The goddess spoke to
Parmenides about time as well as of the quantifiable in general: she said that
if something has already come into being or is going to come into being in the future,
then it ‘is not’ (in truth or just): that ‘what is’ is not born and does not die,
although we can have a thought that it is so – yet within such thought is the
present moment, given as it is immovable.
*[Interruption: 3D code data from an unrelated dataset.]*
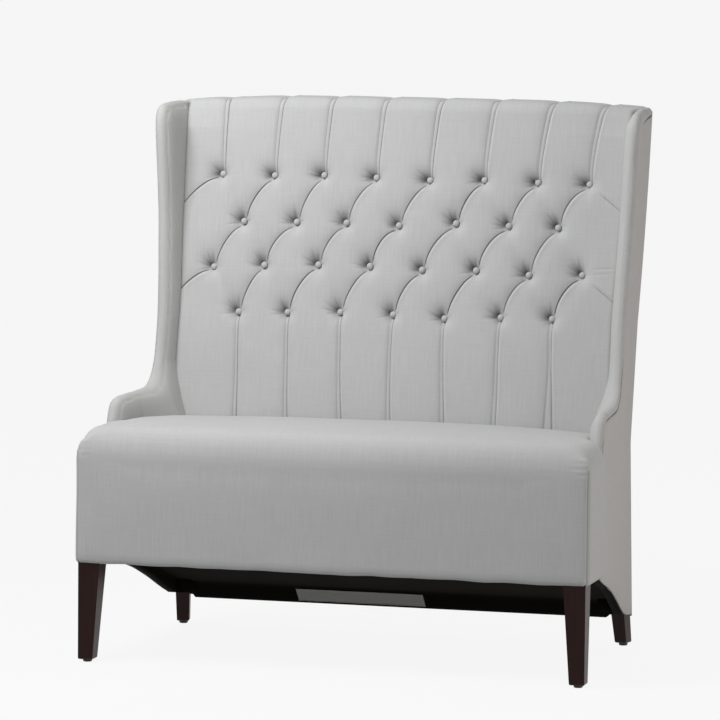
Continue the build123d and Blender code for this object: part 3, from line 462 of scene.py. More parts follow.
for vertex, x, y, z, ny, nz, high in zip(cover.verts, s, path_y, path_z, normal_y, normal_z, height):
    vertex.co = (x, y + ny * high, z + nz * high)
cut = cover.loops.layers.uv.new("cut")
for face in cover.faces:
    face.smooth = True
    for loop in face.loops:
        loop[cut].uv = (s[loop.vert.index], q[loop.vert.index])
cover.faces.ensure_lookup_table()
cover.normal_update()
if cover.faces[0].normal.y > 0:
    bmesh.ops.reverse_faces(cover, faces=cover.faces)
rim = [edge for edge in cover.edges if edge.is_boundary]
skirt = bmesh.ops.extrude_edge_only(cover, edges=rim)["geom"]
for part in skirt:
    if isinstance(part, bmesh.types.BMVert):
        part.co += Vector((0, 0.02, -0.004)) if part.co.y < 0.30 else Vector((0, -0.004, -0.004))
back_cover = object_from(cover, "back_cover")
in_skirt = len(back_cover.data.vertices) - count
written(back_cover.data, {word: np.r_[values, np.full(in_skirt, values[0])]
                          for word, values in marks.items()})
back_cover.data.materials.append(linen("back_linen", linen_grey, (
    ("fold", -0.0004, 0.0013, 1.0), ("pleat", 1.0, 0.24, 1.0), ("pleat", -1.0, 0.22, 0.5))))
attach(back_cover, "root")
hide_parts("tufted_cover", "back_foam")

# ============================================================ buttons
# Small domed buttons covered in the same linen, pulled down on waxed twine.
# Each is turned from one outline and set square to the slope of the back.
facing = Vector((0, -math.cos(rake), math.sin(rake)))
turned = facing.to_track_quat("Z", "Y").to_matrix().to_4x4()
button_set = bmesh.new()
for x, up, *_ in buttons:
    z = row_heights[0] + up * math.cos(rake)
    place = Vector((x, crown_y(z) + 0.0162, z))
    outline = [button_set.verts.new(point) for point in (
        (0, 0, 0.0068), (0.0025, 0, 0.0065), (0.0047, 0, 0.0056), (0.0063, 0, 0.0041),
        (0.0070, 0, 0.0022), (0.0068, 0, 0.0003), (0.0056, 0, -0.0010), (0, 0, -0.0010))]
    edges = [button_set.edges.new(pair) for pair in zip(outline, outline[1:])]
    bmesh.ops.spin(button_set, geom=outline + edges, cent=(0, 0, 0), axis=(0, 0, 1),
                   angle=math.tau, steps=20, use_merge=True)
    made = [vertex for vertex in button_set.verts if not vertex.tag]
    tip = (Matrix.Rotation(rng.uniform(-0.14, 0.14), 4, "X")
           @ Matrix.Rotation(rng.uniform(-0.14, 0.14), 4, "Y"))
    bmesh.ops.transform(button_set, matrix=Matrix.Translation(place) @ turned @ tip, verts=made)
    for vertex in made:
        vertex.tag = True
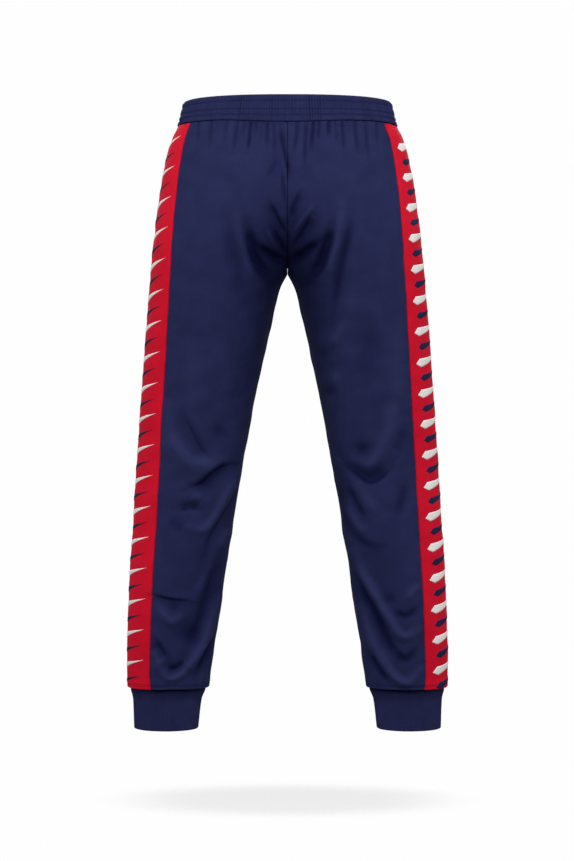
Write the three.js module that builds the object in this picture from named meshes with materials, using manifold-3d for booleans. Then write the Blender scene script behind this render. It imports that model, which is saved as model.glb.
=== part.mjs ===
// Knitted track pants: navy front and back legs, red side panels, a stitched elastic waistband,
// folded rib cuffs and a zipped pocket in the front seam of each side panel.
// Millimetres, +Z up. The wearer's front faces -Y and the wearer's left leg is at +X.
// The origin is the centre of the waist opening, level with the waistband's top edge.
import * as THREE from "three";
import { mergeVertices } from "three/addons/utils/BufferGeometryUtils.js";
import Module from "manifold-3d";

const wasm = await Module();
wasm.setup();

// ---- Driving dimensions ----
const CLOTH = 1.6; // thickness of a knitted panel with its seam allowance pressed flat
const GAP = 0.3; // clearance between neighbouring pieces
const BAND_HEIGHT = 38; // waistband, top edge to seam
const HEM_Z = -937.5; // seam between the leg and its rib cuff
const CUFF_BOTTOM_Z = -997; // folded edge of the rib cuff
const CUFF_THICKNESS = 4.4; // two layers of rib and the air between them
const SIDE_PANEL_WIDTH = 117.5; // measured along the cloth, seam to seam
const ZIP_TOP = new THREE.Vector3(184.4, -36.6, -80);
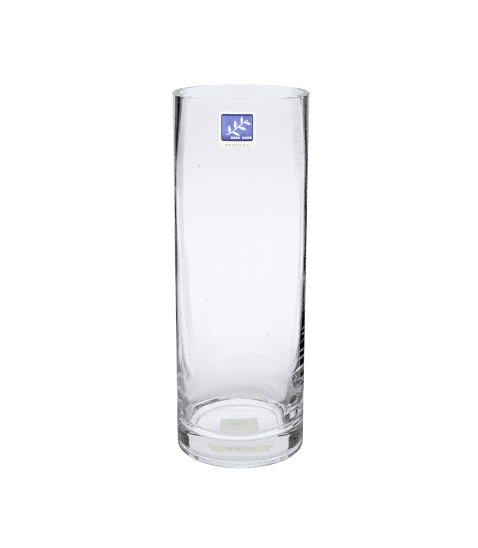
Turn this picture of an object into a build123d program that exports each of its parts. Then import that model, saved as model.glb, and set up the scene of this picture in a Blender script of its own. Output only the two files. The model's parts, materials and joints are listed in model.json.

Nor can there be any more or less of ‘what
is’ in any given location (or in anyone’s possession) than of any other (given
as ‘what is’ is all things existing simultaneously within itself).
It appears from what
the goddess has said that that which we promulgate or retract from are simply superficial
impressions and ideas, most of which have no basis in truth.
I find this
especially interesting: the goddess said that these things are but names which
mortals have given, believing them to be true: being and not being, change of
place, alteration of hue (colour). We often use the phrase ‘being this or being
that or even not being’, particularly to discern what it is that we are feeling
or thinking about. Have we created a ‘roadmap’ to complement the complexity or nature
of our thought – what idea of ourselves is our ‘being’ in relationship to?
What about ‘change of
place’ – it’s a given surely, that we can move about and traverse any distance
on the planet, and for that matter away from it? Or is movement that which has been
collectively agreed upon in thought, firmly entrenched and projected upon human
reality, so as to convince ourselves that our body exists as that which is other
than ‘what is’?
What about alteration of colour – light, dark –
seasons – for that matter, all of the material world as we know it? If we remove
all differentials, then we are removing the potential of a multitude of ideas
about things – so it seems as if the material world is assured, at least for however
long it takes for all thought to align with ‘what is’ - what world might we find ourselves in then, I wonder (wink)?